Daboll’s answers on Hudson were bizarre.
He said he “just told [offensive line coach] Carm[en Bricillo] and James [to] keep an eye on it” when he took Hudson out, which is the understatement of the century — not to mention that keeping Hudson disciplined is Daboll’s job first, not just Bricillo’s.
Daboll also referred to Hudson winding up and smacking Cowboys edge rusher James Houston in the head as “the one where the guy slipped and he hit him in the head.” And the coach said he didn’t take Hudson out during that drive as his left tackle melted down because “we were moving the ball.”
It wasn’t just the penalties that did the Giants, obviously.
The defense hemorrhaged yards and points in the fourth quarter.
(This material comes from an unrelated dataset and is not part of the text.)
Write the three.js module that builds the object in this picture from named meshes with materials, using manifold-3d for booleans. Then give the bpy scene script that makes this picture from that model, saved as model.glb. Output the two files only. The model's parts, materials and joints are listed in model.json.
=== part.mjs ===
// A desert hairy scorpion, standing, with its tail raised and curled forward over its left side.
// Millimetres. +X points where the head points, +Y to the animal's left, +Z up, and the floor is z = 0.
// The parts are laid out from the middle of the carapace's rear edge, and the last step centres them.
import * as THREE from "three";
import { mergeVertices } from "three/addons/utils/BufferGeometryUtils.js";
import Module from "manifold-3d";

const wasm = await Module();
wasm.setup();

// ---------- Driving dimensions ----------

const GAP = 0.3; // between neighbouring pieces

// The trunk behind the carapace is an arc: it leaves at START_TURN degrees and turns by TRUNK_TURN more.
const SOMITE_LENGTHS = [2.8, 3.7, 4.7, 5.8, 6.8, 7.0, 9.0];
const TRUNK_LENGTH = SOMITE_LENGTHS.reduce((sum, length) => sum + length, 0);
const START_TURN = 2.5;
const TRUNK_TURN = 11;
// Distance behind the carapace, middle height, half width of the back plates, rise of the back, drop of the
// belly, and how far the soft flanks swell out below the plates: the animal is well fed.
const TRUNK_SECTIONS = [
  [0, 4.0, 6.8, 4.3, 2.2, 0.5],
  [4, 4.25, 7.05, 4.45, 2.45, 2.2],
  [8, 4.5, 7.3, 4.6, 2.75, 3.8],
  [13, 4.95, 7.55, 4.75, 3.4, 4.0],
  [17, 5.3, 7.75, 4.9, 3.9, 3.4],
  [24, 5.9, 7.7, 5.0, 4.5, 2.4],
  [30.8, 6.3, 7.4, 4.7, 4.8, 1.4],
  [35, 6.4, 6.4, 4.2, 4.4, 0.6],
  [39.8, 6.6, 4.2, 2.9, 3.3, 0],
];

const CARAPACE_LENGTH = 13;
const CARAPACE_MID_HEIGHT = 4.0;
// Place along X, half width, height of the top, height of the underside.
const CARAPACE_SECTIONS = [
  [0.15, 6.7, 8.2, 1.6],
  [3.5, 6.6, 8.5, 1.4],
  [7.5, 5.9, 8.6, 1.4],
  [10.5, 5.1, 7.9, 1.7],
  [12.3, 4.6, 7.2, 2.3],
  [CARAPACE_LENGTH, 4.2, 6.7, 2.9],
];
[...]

Wilson and the offense turned the ball over on downs in the red zone after a third quarter Phillips interception of Prescott.
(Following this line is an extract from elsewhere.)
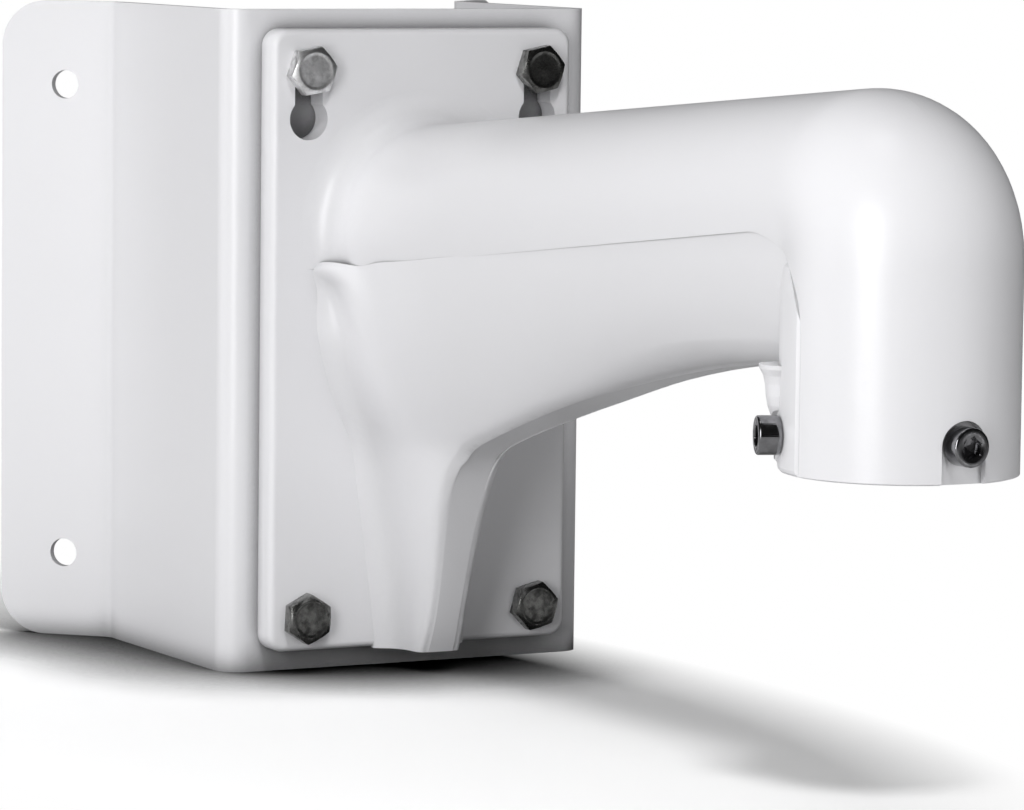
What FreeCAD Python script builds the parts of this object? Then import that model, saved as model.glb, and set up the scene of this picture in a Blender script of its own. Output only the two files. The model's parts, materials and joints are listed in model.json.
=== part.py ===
import FreeCAD
import Part
import math
import os

# Camera wall bracket on a corner adapter: a cast arm with a vertical socket collar, bolted to a
# folded steel adapter whose two flanges lie on the two walls of a building's outside corner.
# Millimetres, degrees. +X points out along the arm, +Z up. The origin is on the corner's vertical
# edge at the adapter's mid-height, and the part is symmetric about Y = 0.
# Sizes named *_X run from the adapter's front face, sizes named *_Z from its bottom edge.

V = FreeCAD.Vector

# Corner adapter: one sheet, folded four times.
SHEET = 3.0
ADAPTER_HEIGHT = 194.0
ADAPTER_WIDTH = 119.4
SIDE_DEPTH = 82.5
FLANGE_LENGTH = 36.0
FLANGE_ANGLE = 45.0
FRONT_BEND_RADIUS = 7.0
FLANGE_BEND_RADIUS = 4.0
FLANGE_CORNER_RADIUS = 14.0
FLANGE_HOLE_DIAMETER = 8.6
FLANGE_HOLE_INSET = 15.5
FLANGE_HOLE_SPACING = 143.3
CABLE_HOLE_DIAMETER = 46.0

# Arm plate and its four bolts. The plate leaves a margin of the adapter's front free, and the
# bolts keep their distance from the plate's edges.
PLATE_WIDTH = 98.0
PLATE_THICKNESS = 8.1
PLATE_BOTTOM_Z = 6.4
PLATE_TOP_MARGIN = 5.6
PLATE_HEIGHT = ADAPTER_HEIGHT - PLATE_BOTTOM_Z - PLATE_TOP_MARGIN
PLATE_CORNER_RADIUS = 5.0
PLATE_EDGE_RADIUS = 2.0
BOLT_Y = PLATE_WIDTH / 2.0 - 11.4
BOLT_TOP_Z = PLATE_BOTTOM_Z + PLATE_HEIGHT - 12.0
BOLT_BOTTOM_Z = PLATE_BOTTOM_Z + 9.8
BOLT_CLEARANCE_DIAMETER = 9.0
KEYHOLE_DROP = 14.1
KEYHOLE_DIAMETER = 12.2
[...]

And Wilson had a brutal fumble for negative yardage and the back-breaking interception in overtime.
“I thought he played well, made some plays, attacked certain things we wanted to attack,” Daboll said. “The 2nd and 3 [overtime fumble] kind of slipped out of his hand. That pushed us back there… Other than that, [took a] deep shot and then communication [was the issue] … This one’s tough.”
Still, Nabers (167 yards) and Robinson (142 yards) became only the fourth Giants duo to record 140-plus receiving yards in the same game and the first since Sterling Shepard (167 yards) and Odell Beckham Jr. (143 yards) at Atlanta in Oct. 2018.
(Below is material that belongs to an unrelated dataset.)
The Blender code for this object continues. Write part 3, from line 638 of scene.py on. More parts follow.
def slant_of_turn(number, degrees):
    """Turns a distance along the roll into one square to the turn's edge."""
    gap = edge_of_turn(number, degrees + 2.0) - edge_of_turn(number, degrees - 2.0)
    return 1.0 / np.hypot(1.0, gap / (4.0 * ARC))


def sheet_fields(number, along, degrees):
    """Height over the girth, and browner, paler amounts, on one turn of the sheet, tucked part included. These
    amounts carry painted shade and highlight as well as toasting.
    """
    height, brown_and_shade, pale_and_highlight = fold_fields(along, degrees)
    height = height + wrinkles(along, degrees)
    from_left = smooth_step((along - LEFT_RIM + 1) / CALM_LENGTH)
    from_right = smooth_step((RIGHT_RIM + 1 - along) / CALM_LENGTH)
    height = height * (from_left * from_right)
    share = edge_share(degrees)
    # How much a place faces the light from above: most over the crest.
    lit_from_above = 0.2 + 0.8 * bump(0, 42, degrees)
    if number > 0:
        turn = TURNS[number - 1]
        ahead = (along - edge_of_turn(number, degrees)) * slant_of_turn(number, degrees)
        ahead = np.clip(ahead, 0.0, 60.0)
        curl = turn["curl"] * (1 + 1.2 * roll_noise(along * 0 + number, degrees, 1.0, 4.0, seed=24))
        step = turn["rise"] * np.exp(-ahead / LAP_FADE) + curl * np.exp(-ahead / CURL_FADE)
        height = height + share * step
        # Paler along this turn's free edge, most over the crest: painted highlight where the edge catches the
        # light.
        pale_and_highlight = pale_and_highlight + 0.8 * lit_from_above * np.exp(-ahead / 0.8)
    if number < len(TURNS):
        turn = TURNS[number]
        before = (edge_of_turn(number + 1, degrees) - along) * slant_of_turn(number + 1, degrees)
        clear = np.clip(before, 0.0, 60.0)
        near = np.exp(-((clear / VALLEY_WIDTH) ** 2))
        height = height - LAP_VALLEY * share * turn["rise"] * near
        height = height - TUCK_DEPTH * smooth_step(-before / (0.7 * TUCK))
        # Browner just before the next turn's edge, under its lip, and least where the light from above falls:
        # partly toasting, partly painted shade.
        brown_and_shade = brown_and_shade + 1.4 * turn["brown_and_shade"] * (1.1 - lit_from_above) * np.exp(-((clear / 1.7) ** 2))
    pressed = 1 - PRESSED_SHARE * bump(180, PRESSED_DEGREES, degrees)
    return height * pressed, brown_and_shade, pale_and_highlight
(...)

And the Giants’ offense had eight plays of 20 or more yards for the first time since Tommy DeVito and the Giants did it against Washington on Nov. 2023.
Teams expect to win games when their offense plays that way, especially when they score a go-ahead touchdown with 25 seconds remaining in the fourth quarter like the Giants did with Wilson’s 48-yard bomb to Nabers on Sunday.
“When Malik scored I was pretty much like we gotta be able to get this one,” Robinson said. “But obviously football’s crazy.”
Football is crazy, but the Giants could have limited the crazy against Dallas if they’d showed some discipline to support Wilson’s historic afternoon.